>>>
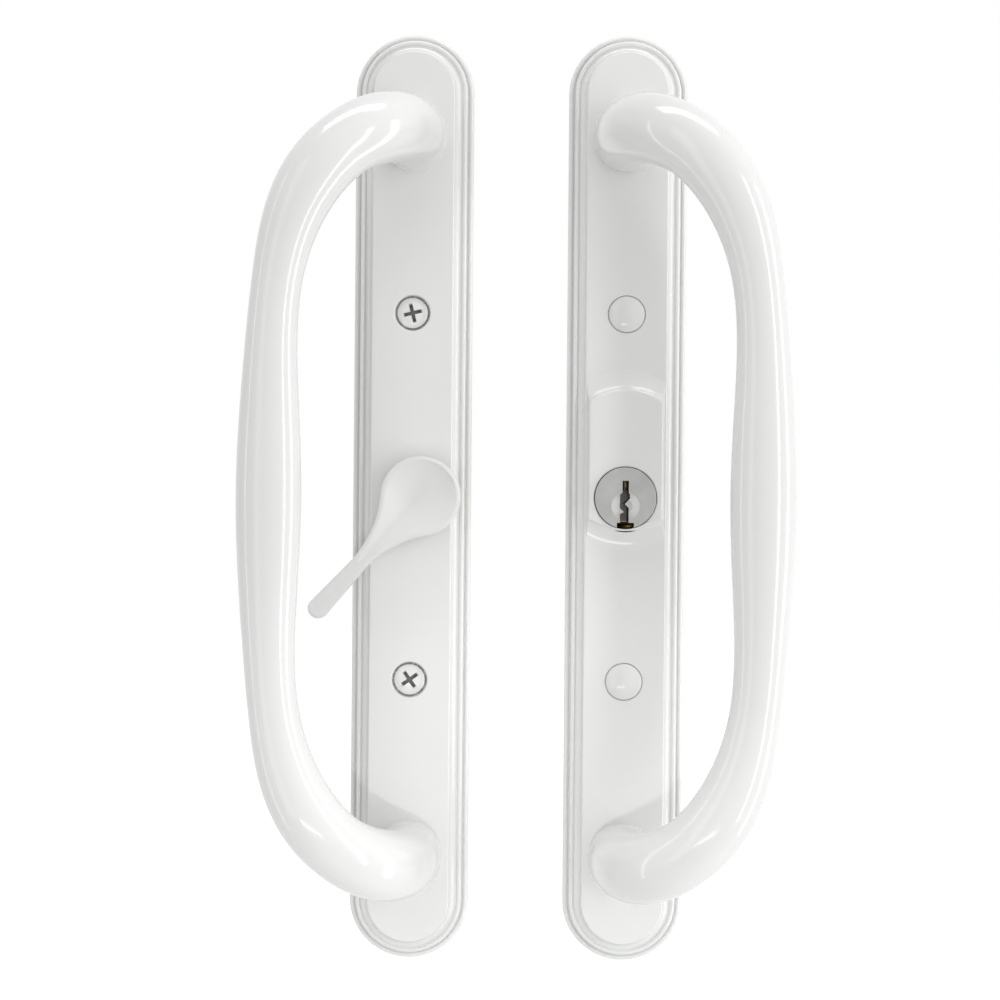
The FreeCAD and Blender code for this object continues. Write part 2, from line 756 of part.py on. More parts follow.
def make_plug():
    """The plug: a wide bevelled head, a barrel with its chambers, and the end that turns the tailpiece."""
    top = pad_height + plug_head_proud
    head_low = pad_height - pad_skin + head_gap
    bevel = plug_head_bevel
    plug = disc(plug_head_radius, head_low, top - bevel)
    plug = plug.fuse(cone(plug_head_radius, plug_head_radius - bevel, top - bevel, top))
    plug = plug.fuse(disc(plug_radius, -plug_behind, head_low))
    plug = plug.cut(cone(key_dish_radius / 2, key_dish_radius, top - key_dish_depth, top, 0, -key_dish_drop))
    plug = plug.cut(keyway(keyway_stop - body_behind, top + overrun))
    for height in pin_heights():
        plug = plug.cut(chamber(height, chamber_floor, plug_radius + overrun))
    plug = plug.cut(clip_groove(plug_radius, plug_clip_top(), 0))
    return plug.cut(bar_slot(-plug_behind, 0, plug_radius))


def plug_clip_top():
    return -body_behind - head_gap


def make_cylinder_body():
    """The cylinder body: a barrel, the block of pin chambers above it, and the flange that holds it."""
    top = pad_height - pad_skin
    body = cylinder_outline(0, -body_behind, top)
    flange_top = mount_flange_height + mount_flange_thickness
    flange = block(-mount_flange_half_width, mount_flange_half_width, mount_flange_height, flange_top,
                   -mount_screw_bottom, mount_screw_top)
    for z in mount_places():
        flange = flange.fuse(disc(mount_ear_radius, mount_flange_height, flange_top, 0, z))
        hole_radius = mount_screw_radius + screw_gap
        flange = flange.cut(disc(hole_radius, mount_flange_height - overrun, flange_top + overrun, 0, z))
    body = body.fuse(flange)
    body = body.cut(disc(plug_radius + turning_gap, -body_behind - overrun, top + overrun))
    for height in pin_heights():
        body = body.cut(chamber(height, 0, chamber_block_top))
    body = body.cut(block(-key_foot_half_width, key_foot_half_width, top - notch_depth, top + overrun,
                          -plug_head_radius - plug_head_gap, key_foot_top))
    groove_low = chamber_block_top - cover_thickness
    half_cover = cover_width / 2 + seat_gap
    return body.cut(block(-half_cover, half_cover, -body_behind - overrun, top + overrun, groove_low,
                          chamber_block_top + overrun))


def make_spring_cover():
    half_cover = cover_width / 2
    return block(-half_cover, half_cover, -body_behind, pad_height - pad_skin - seat_gap,
                 chamber_block_top - cover_thickness, chamber_block_top)


def make_key_pins():
    """The lower pins, each of its own length, with their tops just under the plug's surface."""
    top = math.sqrt((plug_radius - turning_gap) ** 2 - tumbler_radius ** 2)
    pins = []
    for height, length in zip(pin_heights(), key_pin_lengths):
        pins.append(Part.makeCylinder(tumbler_radius, length, at(0, height, top - length), axis_z))
    return Part.makeCompound(pins)


def driver_low():
    return plug_radius + 3 * turning_gap


def make_driver_pins():
    """The upper pins, resting just above the plug."""
    pins = []
    for height in pin_heights():
        pins.append(Part.makeCylinder(tumbler_radius, driver_length, at(0, height, driver_low()), axis_z))
    return Part.makeCompound(pins)


def coil_corners(height, turned, z):
    """The four corners of the spring's square wire at one point of its helix."""
    half = spring_wire / 2
    outward = FreeCAD.Vector(math.cos(turned), math.sin(turned), 0)
    middle = at(0, height, z) + outward * spring_radius
    return [middle + outward * sideways + axis_z * upwards for sideways, upwards in
            ((-half, -half), (half, -half), (half, half), (-half, half))]


def triangle(first, second, third):
    return Part.Face(Part.makePolygon([first, second, third, first]))


def make_springs():
    """A coil spring above each driver pin, up to the cover: a square wire carried round a helix."""
    low = driver_low() + driver_length + spring_wire / 2 + seat_gap
    high = chamber_block_top - cover_thickness - spring_wire / 2 - seat_gap
    step_count = spring_turns * spring_steps
    springs = []
    for height in pin_heights():
        rings = []
        for number in range(step_count + 1):
            z = low + (high - low) * number / step_count
            rings.append(coil_corners(height, 2 * math.pi * number / spring_steps, z))
        faces = []
        for here, after in zip(rings, rings[1:]):
            for side in range(4):
                beside = (side + 1) % 4
                faces.append(triangle(here[side], here[beside], after[beside]))
                faces.append(triangle(here[side], after[beside], after[side]))
        for ring in (rings[0], rings[-1]):
            faces.append(Part.Face(Part.makePolygon(ring + ring[:1])))
        shell = Part.makeShell(faces)
        shell.sewShape()
        spring = Part.makeSolid(shell)
        if spring.Volume < 0:
            spring.reverse()
        springs.append(spring)
    return Part.makeCompound(springs)


def make_mount_screws():
    screws = []
    for z in mount_places():
        screws.append(make_pan_screw(0, z, mount_flange_height, mount_screw_reach, mount_screw_radius,
                                     mount_screw_head_radius, mount_screw_head_height))
    return Part.makeCompound(screws)


def outside(shape):
    """Moves a shape of the lock cylinder to the outside half's place."""
    return shape.translated(FreeCAD.Vector(halves_apart, 0, 0))


nodes = {
    "inside_plate": make_inside_plate(),
    "inside_pull": make_pull(-1, 0),
    "inside_pull_screws": make_pull_screws(0),
    "thumb_turn": make_thumb_turn(),
    "thumb_bushing": make_bushing(),
    "thumb_spring_washer": make_washer(),
    "thumb_clip": make_clip(shaft_radius, turn_clip_top(), turn_place),
    "thumb_tailpiece": make_bar(-shaft_behind, turn_place),
    "thumb_tailpiece_pin": make_roll_pin(-shaft_behind, turn_place, shaft_radius),
    "clamp_screws": make_clamp_screws(),
    "outside_plate": make_outside_plate(),
    "outside_pull": make_pull(1, halves_apart),
    "outside_pull_screws": make_pull_screws(halves_apart),
    "threaded_posts": make_posts(),
    "cylinder_body": outside(make_cylinder_body()),
    "cylinder_plug": outside(make_plug()),
    "key_pins": outside(make_key_pins()),
    "driver_pins": outside(make_driver_pins()),
    "pin_springs": outside(make_springs()),
    "spring_cover": outside(make_spring_cover()),
    "plug_clip": outside(make_clip(plug_radius, plug_clip_top(), 0)),
    "cylinder_tailpiece": outside(make_bar(-plug_behind, 0)),
    "cylinder_tailpiece_pin": outside(make_roll_pin(-plug_behind, 0, plug_radius)),
    "cylinder_mount_screws": outside(make_mount_screws()),
}

os.makedirs("parts", exist_ok=True)
for name, shape in nodes.items():
    shape.exportStep("parts/" + name + ".step")
    print(name, "solids", len(shape.Solids), "valid", shape.isValid(), "volume", round(shape.Volume, 1))
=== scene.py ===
import json
import math

import bmesh
import bpy
from mathutils import Matrix, Vector

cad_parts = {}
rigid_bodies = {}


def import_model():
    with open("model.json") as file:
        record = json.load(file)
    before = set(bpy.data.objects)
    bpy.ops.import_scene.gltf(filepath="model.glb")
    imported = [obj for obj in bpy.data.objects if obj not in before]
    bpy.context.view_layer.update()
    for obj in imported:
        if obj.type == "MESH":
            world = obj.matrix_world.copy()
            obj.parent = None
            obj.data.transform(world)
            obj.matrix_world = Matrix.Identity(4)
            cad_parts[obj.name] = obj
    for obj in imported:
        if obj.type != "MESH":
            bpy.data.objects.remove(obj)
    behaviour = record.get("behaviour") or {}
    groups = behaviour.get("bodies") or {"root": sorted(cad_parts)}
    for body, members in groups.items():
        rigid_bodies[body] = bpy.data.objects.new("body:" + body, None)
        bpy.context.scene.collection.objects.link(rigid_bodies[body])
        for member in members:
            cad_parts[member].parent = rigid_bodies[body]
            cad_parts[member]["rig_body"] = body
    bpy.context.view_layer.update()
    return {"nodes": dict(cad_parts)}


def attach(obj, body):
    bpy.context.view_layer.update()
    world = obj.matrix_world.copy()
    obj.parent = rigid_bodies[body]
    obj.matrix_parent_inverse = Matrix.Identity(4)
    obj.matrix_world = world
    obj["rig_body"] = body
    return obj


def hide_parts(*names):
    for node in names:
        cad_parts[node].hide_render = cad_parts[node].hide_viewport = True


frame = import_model()
print("stage: frame loaded,", len(frame["nodes"]), "solid nodes")

# Meshes are built in millimetres and brought to metres when a piece is finished.
# Both plates face -Y. A height is measured from their backs towards the front.
halvesApart = 58.4
clampPlaces = (50.0, -50.0)
footPlaces = (98.0, -98.0)


def at(x, height, z):
    return Vector((x, -height, z))


def arc(centre, radii, start, end, count):
    # points of an elliptical arc, as pairs
    points = []
    for number in range(count + 1):
        angle = math.radians(start + (end - start) * number / count)
        points.append((centre[0] + radii[0] * math.cos(angle), centre[1] + radii[1] * math.sin(angle)))
    return points


def meshObject(name, bm):
    bmesh.ops.recalc_face_normals(bm, faces=bm.faces)
    mesh = bpy.data.meshes.new(name)
    bm.to_mesh(mesh)
    bm.free()
    piece = bpy.data.objects.new(name, mesh)
    bpy.context.scene.collection.objects.link(piece)
    return piece


def newEdges(made):
    # the edges that an extrusion leaves at its far end
    corners = {item for item in made["geom"] if isinstance(item, bmesh.types.BMVert)}
    return list(corners), [item for item in made["geom"] if isinstance(item, bmesh.types.BMEdge)
                           and item.verts[0] in corners and item.verts[1] in corners]


def addTurned(bm, profile, x=0.0, z=0.0, steps=64):
    # a closed solid of revolution, square to the plate, from pairs of radius and height
    corners = [bm.verts.new(at(radius, height, 0)) for radius, height in profile]
    edges = [bm.edges.new(pair) for pair in zip(corners, corners[1:])]
    before = set(bm.verts) - set(corners)
    bmesh.ops.spin(bm, geom=corners + edges, cent=(0, 0, 0), axis=(0, 1, 0), angle=2 * math.pi,
                   steps=steps, use_merge=True)
    added = [corner for corner in bm.verts if corner not in before]
    bmesh.ops.translate(bm, vec=(x, 0, z), verts=added)
    bmesh.ops.remove_doubles(bm, verts=added, dist=0.0005)


def addBlock(bm, xRange, heights, zRange, taper=1.0):
    # a box between two heights, narrower at the low end where a taper is given
    size = (xRange[1] - xRange[0], heights[1] - heights[0], zRange[1] - zRange[0])
    corners = bmesh.ops.create_cube(bm, size=1.0)["verts"]
    for corner in corners:
        if corner.co.y > 0:
            corner.co.x *= taper
            corner.co.z *= taper
    bmesh.ops.scale(bm, vec=size, verts=corners)
    middle = at(sum(xRange) / 2, sum(heights) / 2, sum(zRange) / 2)
    bmesh.ops.translate(bm, vec=middle, verts=corners)
    return corners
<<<
**Task goal:**
Transcribe each line of the data above, unaltered, from the one where "for name, shape" appears to the one where "for body, members" appears, inclusive of both.

**Task output:**
for name, shape in nodes.items():
    shape.exportStep("parts/" + name + ".step")
    print(name, "solids", len(shape.Solids), "valid", shape.isValid(), "volume", round(shape.Volume, 1))
=== scene.py ===
import json
import math

import bmesh
import bpy
from mathutils import Matrix, Vector

cad_parts = {}
rigid_bodies = {}


def import_model():
    with open("model.json") as file:
        record = json.load(file)
    before = set(bpy.data.objects)
    bpy.ops.import_scene.gltf(filepath="model.glb")
    imported = [obj for obj in bpy.data.objects if obj not in before]
    bpy.context.view_layer.update()
    for obj in imported:
        if obj.type == "MESH":
            world = obj.matrix_world.copy()
            obj.parent = None
            obj.data.transform(world)
            obj.matrix_world = Matrix.Identity(4)
            cad_parts[obj.name] = obj
    for obj in imported:
        if obj.type != "MESH":
            bpy.data.objects.remove(obj)
    behaviour = record.get("behaviour") or {}
    groups = behaviour.get("bodies") or {"root": sorted(cad_parts)}
    for body, members in groups.items():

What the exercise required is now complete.